Father Hoyal said: "Every year the size of the crowd attending has exceeded that of the previous year – even with continuous torrential rain two years ago – and clearly this annual opportunity to pause and reflect is valued by many local people.
"More than 350 people attended this year and it was great to see so many young people and have such support from local businesses and residents."
The St John's war memorial is engraved with more than 80 names – all but six of them are local people who fell in the First World War.

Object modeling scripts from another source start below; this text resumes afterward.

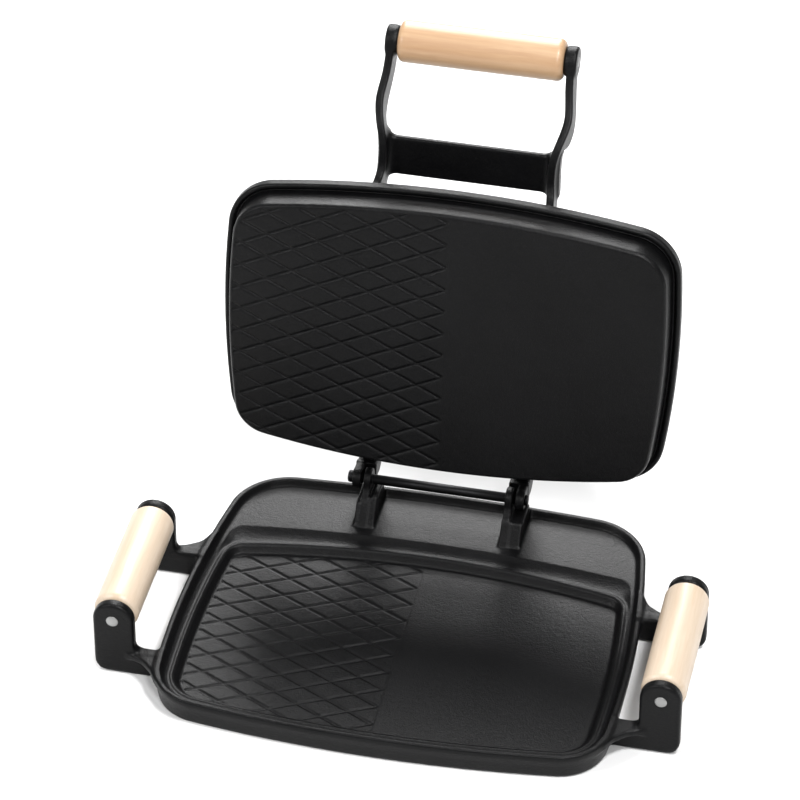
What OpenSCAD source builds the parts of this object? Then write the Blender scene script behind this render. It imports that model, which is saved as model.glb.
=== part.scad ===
// Hinged two-plate pie iron: a cast base pan and a cast lid plate on one long
// hinge rod, with three turned wood grips on steel rods.
// Origin: centre of the pan's flat underside. +Z up, +Y to the hinge, +X right.
// Drawn open, with the lid leaning back against its stop.

/* [Base pan] */
// Half depth of the pan, centre to the rear rim
pan_rear = 131; // [129:0.5:133]
// Half depth of the pan, centre to the front rim
pan_front = 131; // [130:0.5:133]
// Height of the pan's rim above the surface it stands on
pan_h = 20; // [19:0.5:22]
// Height of the rear ledge and of the shelf round the recess
ledge_z = 15; // [13.5:0.5:15]
// Height of the small ridge where the recess begins
ridge_z = 13; // [11:0.5:13]
// Height of the cooking floor
floor_z = 8.5; // [7:0.5:9.5]

/* [Lid plate] */
// Angle that the lid stands open at its stop, from closed
open_deg = 99; // [95:1:102]
// Distance from the hinge axis to the lid's near edge
lid_near = 20; // [20:0.5:22]
// Distance from the hinge axis to the lid's far edge
lid_far = 235; // [233:0.5:237]
// Height of the raised pressing face above the hinge axis plane
face_w = 24.3; // [22:0.1:24.4]
// Height of the lid's rim lip above the hinge axis plane
lip_w = 6.6; // [5.5:0.1:7.5]

/* [Hinge] */
// Height of the hinge axis above the table
axis_z = 40; // [39.5:0.5:44]
// Distance from the pan's centre back to the hinge axis
axis_y = 112; // [110:0.5:113]
// Distance from the centre plane to the middle of each post
hinge_x = 52.5; // [45:0.5:60]
// Width of each post below its ear
post_w = 15; // [14:0.5:18]
// Thickness of each post's ear
ear_t = 5.4; // [4.5:0.1:6]
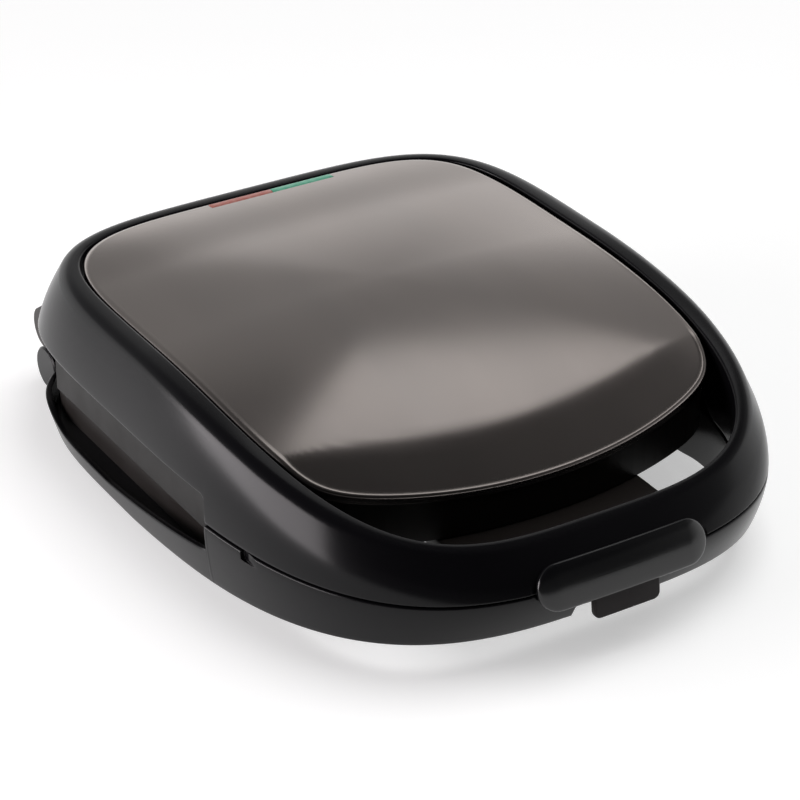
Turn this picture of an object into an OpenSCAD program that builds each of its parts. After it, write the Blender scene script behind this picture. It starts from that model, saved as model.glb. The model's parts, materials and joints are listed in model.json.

During the ceremony Colonel Clive Fletcher-Wood, who lives in Redland, spoke the words of the exhortation, and Major Mick Scaife from Clifton College recited the words of the epitaph engraved on the memorial commemorating the men of the British 2nd Division who fell in the Battle of Kohima on the Indian/Burmese border in 1944.
The Last Post and Reveille were sounded by bugler Sergeant Major Martin Dove of the Army Cadet Force's Bristol Corps of Drums.
Meanwhile, a group of present and former Bristol Rovers and Bristol Rugby players gathered to remember the fallen.
Around 150 people, including directors and staff from the clubs, gathered by the gates of the Memorial Stadium in Horfield on Friday.
The Memorial Stadium was built to honour the memory of the rugby union players of Bristol who were killed during the First World War.
Every year Bristol Rovers and Bristol Rugby hold a memorial service outside the gates as a tribute to those who lost their lives. Reverend Peter Knight, himself a former Bristol Rugby player, led the short outdoor service, which was also attended by Year 6 children from Lockleaze Primary School.
Wreaths were laid and a two- minute silence was held at 11am.